THE EXERCISE:
Return, word for word, every line that follows.

DATA SHOWN:
_ _ _ _ _

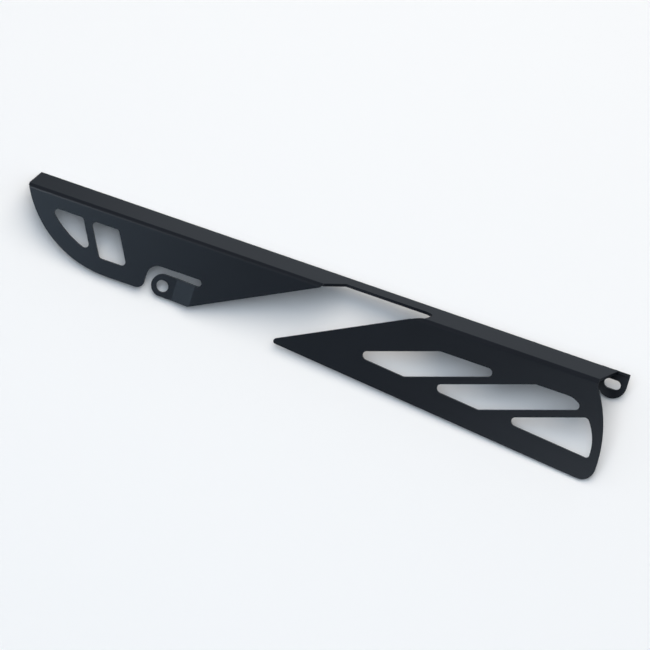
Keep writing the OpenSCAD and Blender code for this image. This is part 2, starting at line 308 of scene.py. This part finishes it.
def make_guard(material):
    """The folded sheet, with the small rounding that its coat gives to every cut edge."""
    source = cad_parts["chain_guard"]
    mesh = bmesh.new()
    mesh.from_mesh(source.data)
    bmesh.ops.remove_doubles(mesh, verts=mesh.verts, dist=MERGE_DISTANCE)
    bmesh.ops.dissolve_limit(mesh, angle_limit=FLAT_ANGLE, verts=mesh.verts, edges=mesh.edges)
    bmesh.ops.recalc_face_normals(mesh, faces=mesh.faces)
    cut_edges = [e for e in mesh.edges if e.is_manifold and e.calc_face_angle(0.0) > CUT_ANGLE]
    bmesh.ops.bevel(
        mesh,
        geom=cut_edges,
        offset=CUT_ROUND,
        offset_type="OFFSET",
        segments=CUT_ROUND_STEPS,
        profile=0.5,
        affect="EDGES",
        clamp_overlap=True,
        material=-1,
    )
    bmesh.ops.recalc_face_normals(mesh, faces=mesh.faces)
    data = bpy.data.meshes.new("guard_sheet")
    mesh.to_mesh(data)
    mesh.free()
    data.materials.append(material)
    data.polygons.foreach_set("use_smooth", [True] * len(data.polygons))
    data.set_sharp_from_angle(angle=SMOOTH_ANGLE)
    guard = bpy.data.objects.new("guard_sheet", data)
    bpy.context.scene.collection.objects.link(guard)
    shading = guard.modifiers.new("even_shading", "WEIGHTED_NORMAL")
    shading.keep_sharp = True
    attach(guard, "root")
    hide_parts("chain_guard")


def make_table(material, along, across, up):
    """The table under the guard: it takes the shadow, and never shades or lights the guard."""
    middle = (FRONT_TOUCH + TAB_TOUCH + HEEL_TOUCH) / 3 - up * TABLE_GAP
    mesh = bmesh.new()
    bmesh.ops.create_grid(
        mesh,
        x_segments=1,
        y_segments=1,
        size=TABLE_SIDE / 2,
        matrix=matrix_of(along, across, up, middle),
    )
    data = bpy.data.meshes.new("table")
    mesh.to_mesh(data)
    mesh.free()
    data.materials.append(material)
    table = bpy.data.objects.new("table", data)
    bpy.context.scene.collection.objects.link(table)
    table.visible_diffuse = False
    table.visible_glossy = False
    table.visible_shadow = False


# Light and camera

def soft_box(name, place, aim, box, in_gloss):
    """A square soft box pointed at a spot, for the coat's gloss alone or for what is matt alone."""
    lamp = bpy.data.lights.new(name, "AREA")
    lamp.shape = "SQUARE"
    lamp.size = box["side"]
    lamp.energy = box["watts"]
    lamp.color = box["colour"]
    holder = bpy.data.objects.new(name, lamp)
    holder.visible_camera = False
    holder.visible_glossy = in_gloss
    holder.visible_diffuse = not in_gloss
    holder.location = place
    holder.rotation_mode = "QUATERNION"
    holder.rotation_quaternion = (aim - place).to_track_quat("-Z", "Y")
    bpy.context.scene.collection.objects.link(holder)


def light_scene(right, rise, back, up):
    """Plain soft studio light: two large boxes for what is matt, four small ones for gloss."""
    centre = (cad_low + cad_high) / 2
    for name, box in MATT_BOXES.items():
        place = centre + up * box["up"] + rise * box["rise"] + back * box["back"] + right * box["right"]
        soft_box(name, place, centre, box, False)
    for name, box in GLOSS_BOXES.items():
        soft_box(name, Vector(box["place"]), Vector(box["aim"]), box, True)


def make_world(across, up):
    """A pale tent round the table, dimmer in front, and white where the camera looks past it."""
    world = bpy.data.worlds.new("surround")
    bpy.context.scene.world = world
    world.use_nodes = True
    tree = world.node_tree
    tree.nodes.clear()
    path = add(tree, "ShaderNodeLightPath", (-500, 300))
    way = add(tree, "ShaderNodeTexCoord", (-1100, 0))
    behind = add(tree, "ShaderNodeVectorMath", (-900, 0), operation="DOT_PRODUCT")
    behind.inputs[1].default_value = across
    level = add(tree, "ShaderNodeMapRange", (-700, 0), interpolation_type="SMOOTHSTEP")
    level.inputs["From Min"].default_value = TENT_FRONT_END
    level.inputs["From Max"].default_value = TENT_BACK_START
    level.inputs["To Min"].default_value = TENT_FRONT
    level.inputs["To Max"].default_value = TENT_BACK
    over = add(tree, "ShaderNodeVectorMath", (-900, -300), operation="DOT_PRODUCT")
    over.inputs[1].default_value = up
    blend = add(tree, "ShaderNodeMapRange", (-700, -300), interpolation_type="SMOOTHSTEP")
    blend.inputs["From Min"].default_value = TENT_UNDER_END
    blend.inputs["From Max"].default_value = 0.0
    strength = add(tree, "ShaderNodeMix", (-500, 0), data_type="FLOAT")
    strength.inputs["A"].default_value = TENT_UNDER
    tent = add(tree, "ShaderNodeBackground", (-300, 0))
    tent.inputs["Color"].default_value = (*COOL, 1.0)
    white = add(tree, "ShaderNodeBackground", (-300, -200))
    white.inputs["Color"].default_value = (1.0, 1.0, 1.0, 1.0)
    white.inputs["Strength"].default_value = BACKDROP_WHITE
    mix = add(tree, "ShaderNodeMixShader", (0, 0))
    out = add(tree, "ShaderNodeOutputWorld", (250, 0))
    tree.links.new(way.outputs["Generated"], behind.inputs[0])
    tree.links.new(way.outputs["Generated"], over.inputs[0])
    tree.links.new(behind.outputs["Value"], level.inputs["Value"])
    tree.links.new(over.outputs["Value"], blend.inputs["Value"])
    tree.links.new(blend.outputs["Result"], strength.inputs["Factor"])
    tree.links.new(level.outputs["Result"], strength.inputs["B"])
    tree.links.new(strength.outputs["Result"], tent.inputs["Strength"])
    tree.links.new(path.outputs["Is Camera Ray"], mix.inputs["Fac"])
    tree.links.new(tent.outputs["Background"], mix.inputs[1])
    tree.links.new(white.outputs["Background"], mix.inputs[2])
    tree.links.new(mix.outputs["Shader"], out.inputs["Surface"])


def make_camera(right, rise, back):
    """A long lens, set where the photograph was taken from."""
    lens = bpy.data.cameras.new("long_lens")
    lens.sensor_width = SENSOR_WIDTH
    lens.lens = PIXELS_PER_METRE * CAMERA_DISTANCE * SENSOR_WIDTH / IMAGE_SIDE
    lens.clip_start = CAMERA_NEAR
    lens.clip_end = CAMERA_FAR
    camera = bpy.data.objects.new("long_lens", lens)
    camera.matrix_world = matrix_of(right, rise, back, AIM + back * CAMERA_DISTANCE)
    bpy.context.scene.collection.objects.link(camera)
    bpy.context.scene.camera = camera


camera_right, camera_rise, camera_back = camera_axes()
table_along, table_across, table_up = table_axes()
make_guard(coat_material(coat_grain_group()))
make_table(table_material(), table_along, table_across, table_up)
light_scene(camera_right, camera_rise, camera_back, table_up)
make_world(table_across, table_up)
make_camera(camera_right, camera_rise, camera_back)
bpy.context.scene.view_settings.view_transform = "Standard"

_ _ _ _ _

TASK RESPONSE:
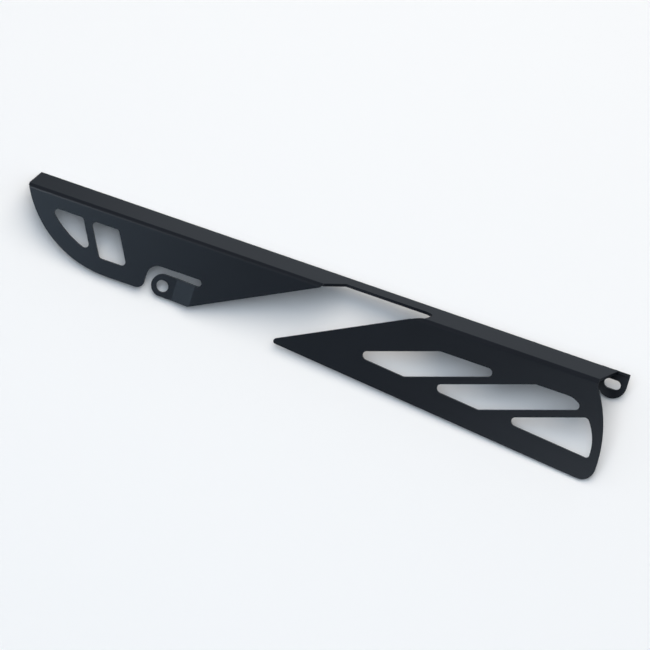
Keep writing the OpenSCAD and Blender code for this image. This is part 2, starting at line 308 of scene.py. This part finishes it.
def make_guard(material):
    """The folded sheet, with the small rounding that its coat gives to every cut edge."""
    source = cad_parts["chain_guard"]
    mesh = bmesh.new()
    mesh.from_mesh(source.data)
    bmesh.ops.remove_doubles(mesh, verts=mesh.verts, dist=MERGE_DISTANCE)
    bmesh.ops.dissolve_limit(mesh, angle_limit=FLAT_ANGLE, verts=mesh.verts, edges=mesh.edges)
    bmesh.ops.recalc_face_normals(mesh, faces=mesh.faces)
    cut_edges = [e for e in mesh.edges if e.is_manifold and e.calc_face_angle(0.0) > CUT_ANGLE]
    bmesh.ops.bevel(
        mesh,
        geom=cut_edges,
        offset=CUT_ROUND,
        offset_type="OFFSET",
        segments=CUT_ROUND_STEPS,
        profile=0.5,
        affect="EDGES",
        clamp_overlap=True,
        material=-1,
    )
    bmesh.ops.recalc_face_normals(mesh, faces=mesh.faces)
    data = bpy.data.meshes.new("guard_sheet")
    mesh.to_mesh(data)
    mesh.free()
    data.materials.append(material)
    data.polygons.foreach_set("use_smooth", [True] * len(data.polygons))
    data.set_sharp_from_angle(angle=SMOOTH_ANGLE)
    guard = bpy.data.objects.new("guard_sheet", data)
    bpy.context.scene.collection.objects.link(guard)
    shading = guard.modifiers.new("even_shading", "WEIGHTED_NORMAL")
    shading.keep_sharp = True
    attach(guard, "root")
    hide_parts("chain_guard")


def make_table(material, along, across, up):
    """The table under the guard: it takes the shadow, and never shades or lights the guard."""
    middle = (FRONT_TOUCH + TAB_TOUCH + HEEL_TOUCH) / 3 - up * TABLE_GAP
    mesh = bmesh.new()
    bmesh.ops.create_grid(
        mesh,
        x_segments=1,
        y_segments=1,
        size=TABLE_SIDE / 2,
        matrix=matrix_of(along, across, up, middle),
    )
    data = bpy.data.meshes.new("table")
    mesh.to_mesh(data)
    mesh.free()
    data.materials.append(material)
    table = bpy.data.objects.new("table", data)
    bpy.context.scene.collection.objects.link(table)
    table.visible_diffuse = False
    table.visible_glossy = False
    table.visible_shadow = False


# Light and camera

def soft_box(name, place, aim, box, in_gloss):
    """A square soft box pointed at a spot, for the coat's gloss alone or for what is matt alone."""
    lamp = bpy.data.lights.new(name, "AREA")
    lamp.shape = "SQUARE"
    lamp.size = box["side"]
    lamp.energy = box["watts"]
    lamp.color = box["colour"]
    holder = bpy.data.objects.new(name, lamp)
    holder.visible_camera = False
    holder.visible_glossy = in_gloss
    holder.visible_diffuse = not in_gloss
    holder.location = place
    holder.rotation_mode = "QUATERNION"
    holder.rotation_quaternion = (aim - place).to_track_quat("-Z", "Y")
    bpy.context.scene.collection.objects.link(holder)


def light_scene(right, rise, back, up):
    """Plain soft studio light: two large boxes for what is matt, four small ones for gloss."""
    centre = (cad_low + cad_high) / 2
    for name, box in MATT_BOXES.items():
        place = centre + up * box["up"] + rise * box["rise"] + back * box["back"] + right * box["right"]
        soft_box(name, place, centre, box, False)
    for name, box in GLOSS_BOXES.items():
        soft_box(name, Vector(box["place"]), Vector(box["aim"]), box, True)


def make_world(across, up):
    """A pale tent round the table, dimmer in front, and white where the camera looks past it."""
    world = bpy.data.worlds.new("surround")
    bpy.context.scene.world = world
    world.use_nodes = True
    tree = world.node_tree
    tree.nodes.clear()
    path = add(tree, "ShaderNodeLightPath", (-500, 300))
    way = add(tree, "ShaderNodeTexCoord", (-1100, 0))
    behind = add(tree, "ShaderNodeVectorMath", (-900, 0), operation="DOT_PRODUCT")
    behind.inputs[1].default_value = across
    level = add(tree, "ShaderNodeMapRange", (-700, 0), interpolation_type="SMOOTHSTEP")
    level.inputs["From Min"].default_value = TENT_FRONT_END
    level.inputs["From Max"].default_value = TENT_BACK_START
    level.inputs["To Min"].default_value = TENT_FRONT
    level.inputs["To Max"].default_value = TENT_BACK
    over = add(tree, "ShaderNodeVectorMath", (-900, -300), operation="DOT_PRODUCT")
    over.inputs[1].default_value = up
    blend = add(tree, "ShaderNodeMapRange", (-700, -300), interpolation_type="SMOOTHSTEP")
    blend.inputs["From Min"].default_value = TENT_UNDER_END
    blend.inputs["From Max"].default_value = 0.0
    strength = add(tree, "ShaderNodeMix", (-500, 0), data_type="FLOAT")
    strength.inputs["A"].default_value = TENT_UNDER
    tent = add(tree, "ShaderNodeBackground", (-300, 0))
    tent.inputs["Color"].default_value = (*COOL, 1.0)
    white = add(tree, "ShaderNodeBackground", (-300, -200))
    white.inputs["Color"].default_value = (1.0, 1.0, 1.0, 1.0)
    white.inputs["Strength"].default_value = BACKDROP_WHITE
    mix = add(tree, "ShaderNodeMixShader", (0, 0))
    out = add(tree, "ShaderNodeOutputWorld", (250, 0))
    tree.links.new(way.outputs["Generated"], behind.inputs[0])
    tree.links.new(way.outputs["Generated"], over.inputs[0])
    tree.links.new(behind.outputs["Value"], level.inputs["Value"])
    tree.links.new(over.outputs["Value"], blend.inputs["Value"])
    tree.links.new(blend.outputs["Result"], strength.inputs["Factor"])
    tree.links.new(level.outputs["Result"], strength.inputs["B"])
    tree.links.new(strength.outputs["Result"], tent.inputs["Strength"])
    tree.links.new(path.outputs["Is Camera Ray"], mix.inputs["Fac"])
    tree.links.new(tent.outputs["Background"], mix.inputs[1])
    tree.links.new(white.outputs["Background"], mix.inputs[2])
    tree.links.new(mix.outputs["Shader"], out.inputs["Surface"])


def make_camera(right, rise, back):
    """A long lens, set where the photograph was taken from."""
    lens = bpy.data.cameras.new("long_lens")
    lens.sensor_width = SENSOR_WIDTH
    lens.lens = PIXELS_PER_METRE * CAMERA_DISTANCE * SENSOR_WIDTH / IMAGE_SIDE
    lens.clip_start = CAMERA_NEAR
    lens.clip_end = CAMERA_FAR
    camera = bpy.data.objects.new("long_lens", lens)
    camera.matrix_world = matrix_of(right, rise, back, AIM + back * CAMERA_DISTANCE)
    bpy.context.scene.collection.objects.link(camera)
    bpy.context.scene.camera = camera


camera_right, camera_rise, camera_back = camera_axes()
table_along, table_across, table_up = table_axes()
make_guard(coat_material(coat_grain_group()))
make_table(table_material(), table_along, table_across, table_up)
light_scene(camera_right, camera_rise, camera_back, table_up)
make_world(table_across, table_up)
make_camera(camera_right, camera_rise, camera_back)
bpy.context.scene.view_settings.view_transform = "Standard"